◆ **Stored data**
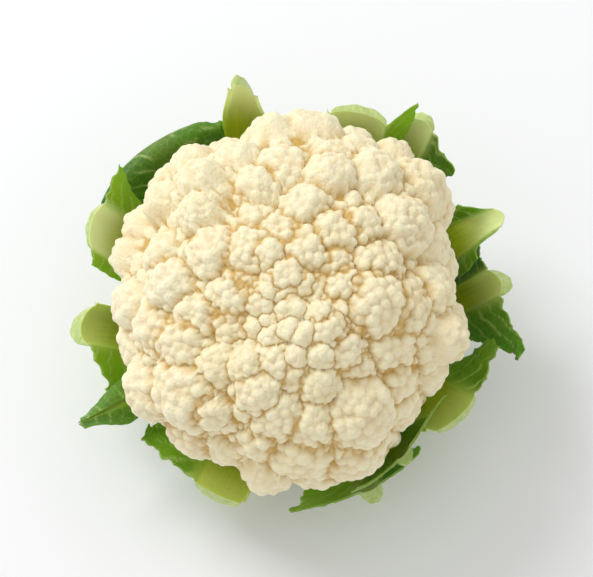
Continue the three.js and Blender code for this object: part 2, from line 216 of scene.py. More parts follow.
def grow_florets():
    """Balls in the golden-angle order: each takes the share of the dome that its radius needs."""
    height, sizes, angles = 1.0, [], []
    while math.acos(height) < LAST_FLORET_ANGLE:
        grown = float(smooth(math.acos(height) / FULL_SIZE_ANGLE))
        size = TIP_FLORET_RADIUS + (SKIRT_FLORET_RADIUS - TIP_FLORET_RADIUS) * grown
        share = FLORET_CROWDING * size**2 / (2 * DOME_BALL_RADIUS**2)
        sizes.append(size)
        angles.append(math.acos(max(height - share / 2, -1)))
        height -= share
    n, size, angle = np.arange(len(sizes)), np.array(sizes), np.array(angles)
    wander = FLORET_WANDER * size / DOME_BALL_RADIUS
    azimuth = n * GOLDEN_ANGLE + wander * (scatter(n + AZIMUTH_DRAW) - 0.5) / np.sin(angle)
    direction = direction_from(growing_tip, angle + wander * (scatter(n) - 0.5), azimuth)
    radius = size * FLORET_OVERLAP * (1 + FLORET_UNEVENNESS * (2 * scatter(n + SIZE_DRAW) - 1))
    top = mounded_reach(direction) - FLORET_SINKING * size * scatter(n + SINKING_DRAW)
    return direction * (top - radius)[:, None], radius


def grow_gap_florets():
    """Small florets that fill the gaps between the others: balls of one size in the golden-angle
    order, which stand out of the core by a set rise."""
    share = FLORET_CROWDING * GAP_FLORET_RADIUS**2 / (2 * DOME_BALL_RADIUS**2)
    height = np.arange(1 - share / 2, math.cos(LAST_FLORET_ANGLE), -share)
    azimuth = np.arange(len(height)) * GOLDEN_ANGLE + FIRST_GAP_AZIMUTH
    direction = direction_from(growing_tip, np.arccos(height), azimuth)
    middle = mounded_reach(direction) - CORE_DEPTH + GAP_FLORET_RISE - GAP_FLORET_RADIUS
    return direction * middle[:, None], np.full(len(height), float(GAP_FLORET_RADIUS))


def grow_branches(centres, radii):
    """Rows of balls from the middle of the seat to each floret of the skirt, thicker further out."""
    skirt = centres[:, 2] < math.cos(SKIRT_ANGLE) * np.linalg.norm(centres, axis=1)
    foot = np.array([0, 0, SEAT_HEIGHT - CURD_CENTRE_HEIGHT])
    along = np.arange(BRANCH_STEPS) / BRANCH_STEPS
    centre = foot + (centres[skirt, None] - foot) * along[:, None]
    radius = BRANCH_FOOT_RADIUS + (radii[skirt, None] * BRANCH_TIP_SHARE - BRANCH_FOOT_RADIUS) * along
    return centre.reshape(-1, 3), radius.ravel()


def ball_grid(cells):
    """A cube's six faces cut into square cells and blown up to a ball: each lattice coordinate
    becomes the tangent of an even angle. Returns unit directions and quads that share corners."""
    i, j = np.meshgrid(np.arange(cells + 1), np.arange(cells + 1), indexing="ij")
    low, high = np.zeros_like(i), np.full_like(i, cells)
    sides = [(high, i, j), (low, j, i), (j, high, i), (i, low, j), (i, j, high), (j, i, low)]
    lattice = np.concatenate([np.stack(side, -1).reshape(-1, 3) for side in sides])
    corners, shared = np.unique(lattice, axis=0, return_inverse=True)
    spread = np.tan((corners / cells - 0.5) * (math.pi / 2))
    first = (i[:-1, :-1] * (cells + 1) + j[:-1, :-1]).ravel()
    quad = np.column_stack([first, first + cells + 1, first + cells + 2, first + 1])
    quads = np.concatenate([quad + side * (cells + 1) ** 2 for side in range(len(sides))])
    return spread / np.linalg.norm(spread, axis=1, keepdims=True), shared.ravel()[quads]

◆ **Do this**
From the very first line of the data through the line with "return direction * (top" in it, please reproduce each line exactly and output nothing more.

◆ **Expected output**
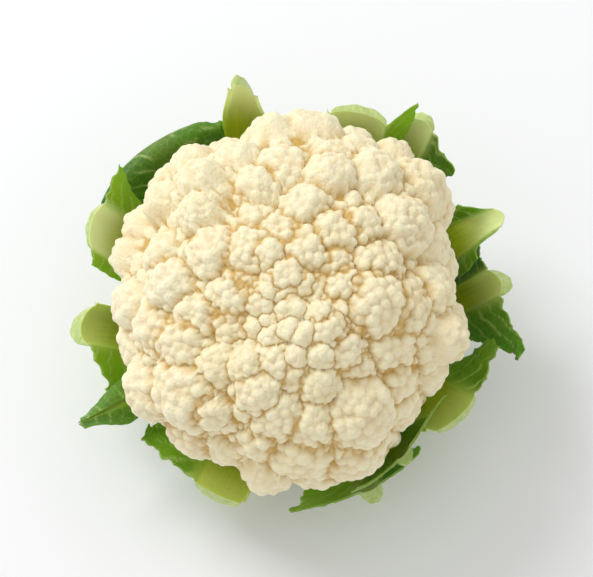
Continue the three.js and Blender code for this object: part 2, from line 216 of scene.py. More parts follow.
def grow_florets():
    """Balls in the golden-angle order: each takes the share of the dome that its radius needs."""
    height, sizes, angles = 1.0, [], []
    while math.acos(height) < LAST_FLORET_ANGLE:
        grown = float(smooth(math.acos(height) / FULL_SIZE_ANGLE))
        size = TIP_FLORET_RADIUS + (SKIRT_FLORET_RADIUS - TIP_FLORET_RADIUS) * grown
        share = FLORET_CROWDING * size**2 / (2 * DOME_BALL_RADIUS**2)
        sizes.append(size)
        angles.append(math.acos(max(height - share / 2, -1)))
        height -= share
    n, size, angle = np.arange(len(sizes)), np.array(sizes), np.array(angles)
    wander = FLORET_WANDER * size / DOME_BALL_RADIUS
    azimuth = n * GOLDEN_ANGLE + wander * (scatter(n + AZIMUTH_DRAW) - 0.5) / np.sin(angle)
    direction = direction_from(growing_tip, angle + wander * (scatter(n) - 0.5), azimuth)
    radius = size * FLORET_OVERLAP * (1 + FLORET_UNEVENNESS * (2 * scatter(n + SIZE_DRAW) - 1))
    top = mounded_reach(direction) - FLORET_SINKING * size * scatter(n + SINKING_DRAW)
    return direction * (top - radius)[:, None], radius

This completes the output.